Thursday, September 5, 2019

The Saragossa Manuscript

Rękopis znaleziony w Saragossie; experimental film, Poland, 1965; D: Wojciech Jerzy Has, S: Zbigniew Cybulski, Iga Cembrzyńska, Joanna Jędryka, Gustaw Holoubek, Beata Tyszkiewicz, Bogumił Kobiela, Zdzisław Maklakiewicz, Leon Niemczyk, Barbara Krafftówna, Elżbieta Czyżewska

Saragossa, Aragon, during the Napoleonic Wars. Despite being at two opposite sides, two army officers stop fighting in order to read a book they found at a tavern. Its author is the the grandfather of one of the officers, Alfonso: in the manuscript, Alfonso is travelling to Madrid, but loses his servants and thus decides to stay overnight at an abandoned tavern that is allegedly haunted. In it, he finds two attractive women in the basement, Emina and Zibelda, who claim they will be his lovers, but only if Alfonso converts to Islam. Alfonso drinks a potion and wakes up outside near corpses. He meets a Christian Hermit to warns him to confess his sins, and his servant, Pasheko. Pasheko tells a story where he was seduced by two ghost women in a tavern at night, similarly as Alfonso. Fleeing from Inquisition, Alfonso rests at a castle, where gypsy Avadoro recounts a tale in which he was given an assignment to spy on a wife suspected of infidelity, but actually contacted her lover, Toledo, and of Roque, who helped reconcile two feuding families, Soarez and Moro, by engaging their kids in love, Lopez and Inez. Alfonso meets Emina and Zibelda again in the tavern, and finds out that the Hermit is actually their Sheik, who arranged for all the people to test Alfonso's character. Alfonso wakes up again in the countryside, writes something in the book and leaves it in the tavern.

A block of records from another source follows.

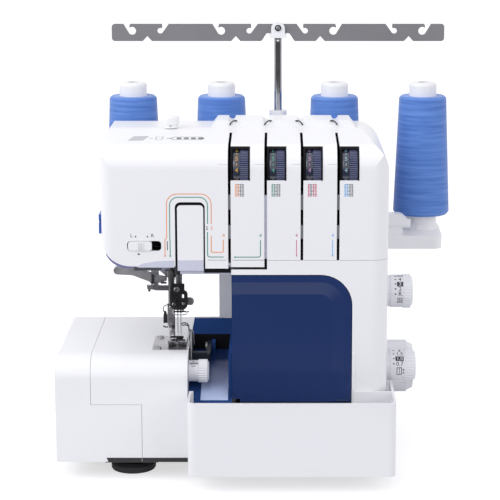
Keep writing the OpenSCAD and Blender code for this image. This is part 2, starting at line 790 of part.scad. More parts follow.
// Steel presser bar with the collar that the lifter raises
module presser_bar() {
    color("silver")
    union() {
        rod_z(bed_z + 12, 268, presser_x, presser_y, presser_r);
        rod_z(collar_z, collar_z + 6, presser_x, presser_y, collar_r);
        rod_z(246, 262, presser_x, presser_y, presser_r + 2.4);
    }
}

// Presser foot: a sole with an upturned toe and a needle slot, and the ankle that clips to the bar
module presser_foot() {
    sole_z = bed_z + gap;
    sole_t = 2.2;
    x_left = needle_bar_x + 7 - foot_w;
    x_right = x_left + foot_w;
    y_front = needle_y - 22;
    y_back = y_front + foot_l;
    color("silver")
    difference() {
        union() {
            along_x(x_left, x_right) polygon(rounded([
                [y_front + 6, sole_z, 0], [y_front, sole_z + 4.5, 0], [y_front, sole_z + 6, 0],
                [y_front + 7, sole_z + sole_t, 3], [y_back, sole_z + sole_t, 0.8], [y_back, sole_z, 0]
            ]));
            for (x = [x_left, presser_x + 1.6])
                box([x, presser_y - 2.5, sole_z + 1], [x + 1.4, presser_y + 2.5, sole_z + 8.5]);
            rod_x(x_left, presser_x + 3, presser_y, sole_z + 6, 1.1);
            box([presser_x - 0.6, presser_y - 2, sole_z + 4.6], [presser_x + 1.5, presser_y + 2, bed_z + 12]);
            rod_z(bed_z + 9.4, bed_z + 12, presser_x, presser_y, presser_r);
        }
        box([needle_bar_x - 3.2, needle_y - 3.5, bed_z], [needle_bar_x + 3.2, needle_y + 3.5, bed_z + 8]);
        box([x_left + foot_w / 2 - 0.6, y_front - 1, bed_z], [x_left + foot_w / 2 + 0.6, y_front + 10, bed_z + 9]);
    }
}

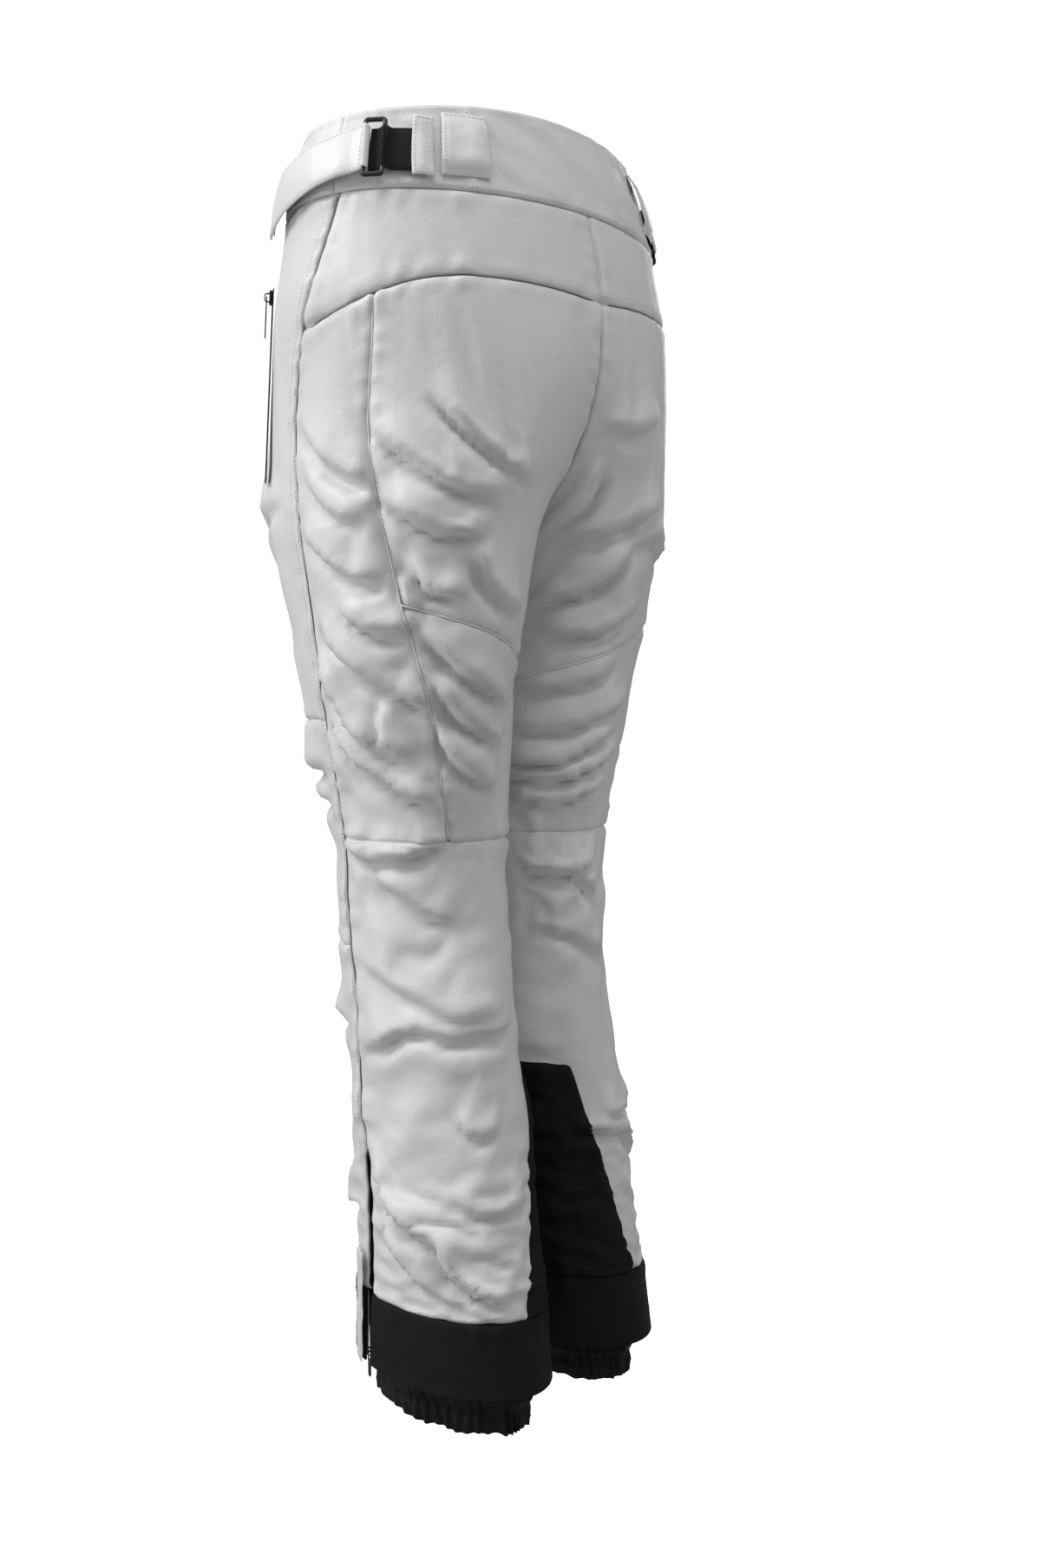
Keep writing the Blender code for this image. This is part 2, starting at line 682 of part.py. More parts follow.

"The Saragossa Maunscript" achieved an almost mythical reputation among the cineasts—among others, M. Scorsese oversaw the restoration of its original print while it was even included in the book "1001 Movies You Must See" by Steven Schneider—but in reality, it is an overrated film with meandering narrative that seems more like ten different short films glued together than one cohesive whole. In Nolan's film "Inception", the narrative is assembled like a neverending dream-within-a-dream-within-a-dream, fracturing deeper and deeper, and the same can be said of "Saragossa": its constant inclusion of flashback stories, and even flashbacks within these flashbacks, make the movie more complex—but not better. The main story about Alfonso (legendary Polish actor Zbigniew Cybulski) wondering around the countryside and constantly meeting two girls who may or may not be ghosts is never as engaging as it should be. Ironically, the gigantic "de-tour" subplot that unravels in the second half of the film, and takes up almost an entire hour (!) of the "Saragossa's" 180 minutes of running time, should have been the "main meal" of the film, whereas the main story revolving around Alfonso could have been easily scrapped altogether.

This huge subplot leads to four different stories, but connects in a satisfying manner, leading to an ending with a point (unlike the underwhelming Alfonso story), and almost acts as a movie on its own, with several romantic, inspired and elegant moments: in one great little sequence, Frasquetta is sitting near the window, watching the street through the bars, until a suitor appears and asks if she dropped anything on the ground, insisting that he would cherish anything she lost as his "favorite memory", so she tears a cross hanging from her neck and throws it down—and as the suitor kneels to pick it up, he instead stands up with a bouquet of flowers in his hand, giving it to Frasquetta. She takes off the ring holding the flowers together, and puts the ring on her finger, kissing it, in a genius visual moment that says everything. It is also amusing how some of these subplot stories complete each other: for instance, during a stormy night, Toledo hears a voice claiming to be "stuck in purgatory", and later on sees the corpse of his friend, who died in a duel, and thus assumes it was the ghost of the latter. Toledo thus gives up his life and decides to live in repentance, but in the next story, this just turns out to be a misunderstanding: Lopez, a guy in love, wanted to see his beloved Inez, so he climbed up the stairs, yet Toledo just then opened his window, and Lopez fell, got stuck in a barrel, and thus said he is "stuck in a purgatory". Sadly, the remaining two hours lack the wit, energy or power to engage the viewers, since it takes way too long for the director Has to set up the story—except that the long patience of the viewers is not rewarded.